The authors declare no competing interests.

Figures

Fig. 1
Fig. 1. EchoCLIP workflow.
a, EchoCLIP is a foundation model trained on more than 1 million echocardiogram videos across 11 years. It is composed of an image encoder for processing echocardiogram video frames and a text encoder for processing the corresponding physician interpretations. These two encoders project the images and interpretations onto a joint embedding space. b, Scatter-plot of zero-shot prediction versus label of left ventricular ejection fraction (LVEF) in held-out test dataset from Cedars-Sinai Medical Center (CSMC; blue, n = 100,994) and Stanford Healthcare (SHC; red, n = 5,000). c, AUC performance for various implanted intracardiac devices, including MitraClip, TAVR valves and implanted pacemaker/defibrillator on held-out test dataset from Cedars-Sinai Medical Center. FPR, false positive rate; TPR, true positive rate.
Fig. 2
Fig. 2. Zero-shot model performance on held-out test apical-four-chamber videos.

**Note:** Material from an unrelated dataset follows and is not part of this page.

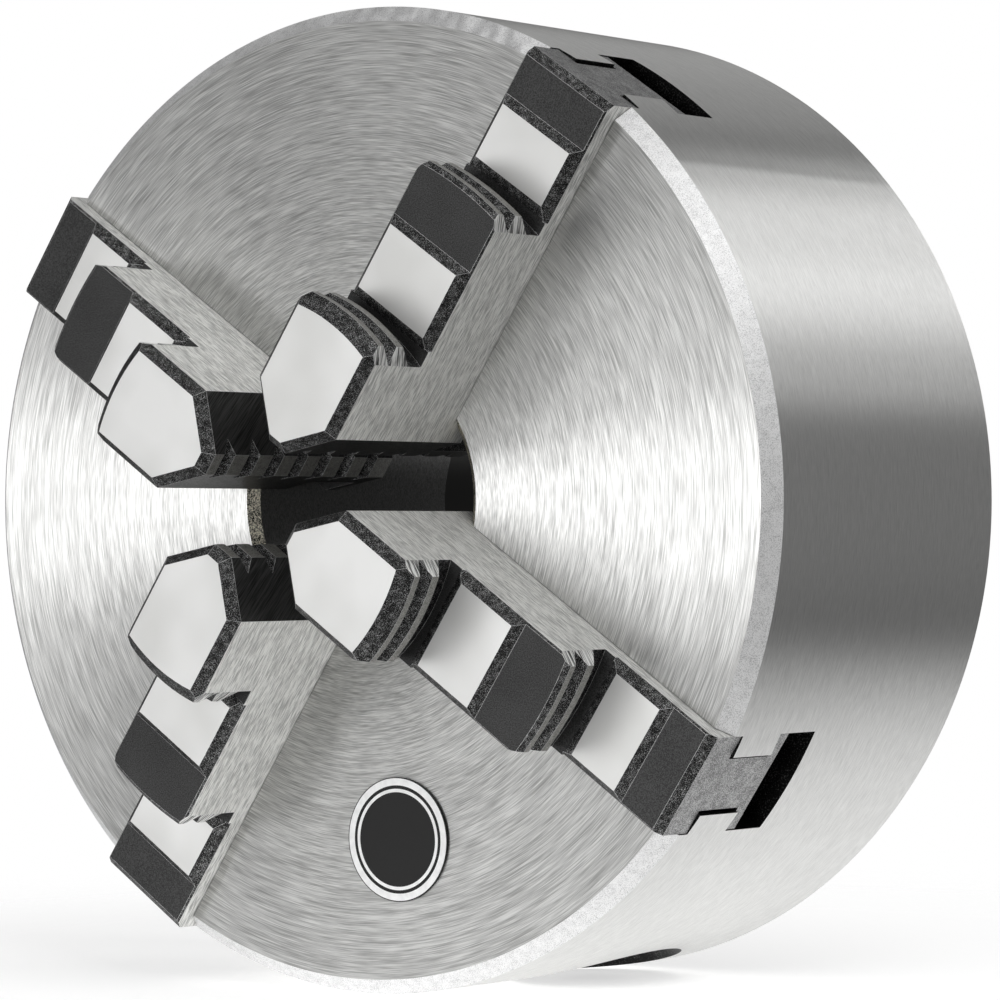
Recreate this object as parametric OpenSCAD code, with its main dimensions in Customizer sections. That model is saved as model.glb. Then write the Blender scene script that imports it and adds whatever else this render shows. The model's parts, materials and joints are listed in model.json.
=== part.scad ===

a, Estimation of pulmonary artery pressure (PAP). b, Heart failure (HF) with reduced ejection fraction. c, Assessment of left ventricular hypertrophy at various degrees of severity (mild, moderate and severe). d, Left atrial dilation at various degrees of severity (mild, moderate and severe). e, Left ventricular dilation at various degrees of severity (mild, moderate and severe). f, Assessment of pericardial effusion size (small, moderate and large) as well as presence of tamponade physiology. Data are from the Cedars-Sinai Medical Center (CSMC; blue, n = 100,994) and Stanford Healthcare (SHC; red, n = 5,000). FPR, false positive rate; TPR, true positive rate.
Fig. 3
Fig. 3. Assessment of clinical similarity.
a, Average cosine similarity between embeddings from different patients, same patients at different times and same patients at the same time point. Center lines indicate the median, boxes span from the first to the third quartile and whiskers stretch 1.5 × the interquartile range (n = 100,994). b, AUC for predicting whether the images come from the same patient when compared to another image (n = 100,994). c,d, Trajectory of individual patients by cosine similarity (n = 2,959). Each line represents an individual patient with time from major clinical event on the x axis and cosine similarity versus first study on the y axis. Patients either had major cardiac surgery (c) or heart transplant (d), with cosine similarity calculated at the study level and pairwise compared for all videos in each study. Data are from the Cedars-Sinai Medical Center. FPR, false positive rate; TPR, true positive rate.
Fig. 4
Fig. 4. Image-to-text semantic search.
a, The query image is first embedded using EchoCLIP-R’s image encoder. b, Then, the similarities between this query embedding and the embeddings of all 21,484 unique text reports in the test set are computed. c, The reports are ranked by their similarity to the query image embedding and the report with the highest similarity is retrieved. d, Corresponding pairs of input frames and PromptCAM visualization of the indicated intracardiac devices in the text report label (color intensity ranging from red for most important to green for less important and no color for not important).
Extended Data Fig. 1
Extended Data Fig. 1. Frame level ensembling.
(a) Distribution of EchoCLIP left ventricular ejection fraction (LVEF) from individual frames of an echocardiogram video, which are averaged to (b) a video-level distribution of LVEF prediction. (c) Scatter-plot of subset of test dataset (n = 1,000 predictions from 100 videos and 10 frames per video) representing predicted vs. ground-truth LVEF. Each point represents the final predicted values and whiskers represent the range of frame level predictions for that video.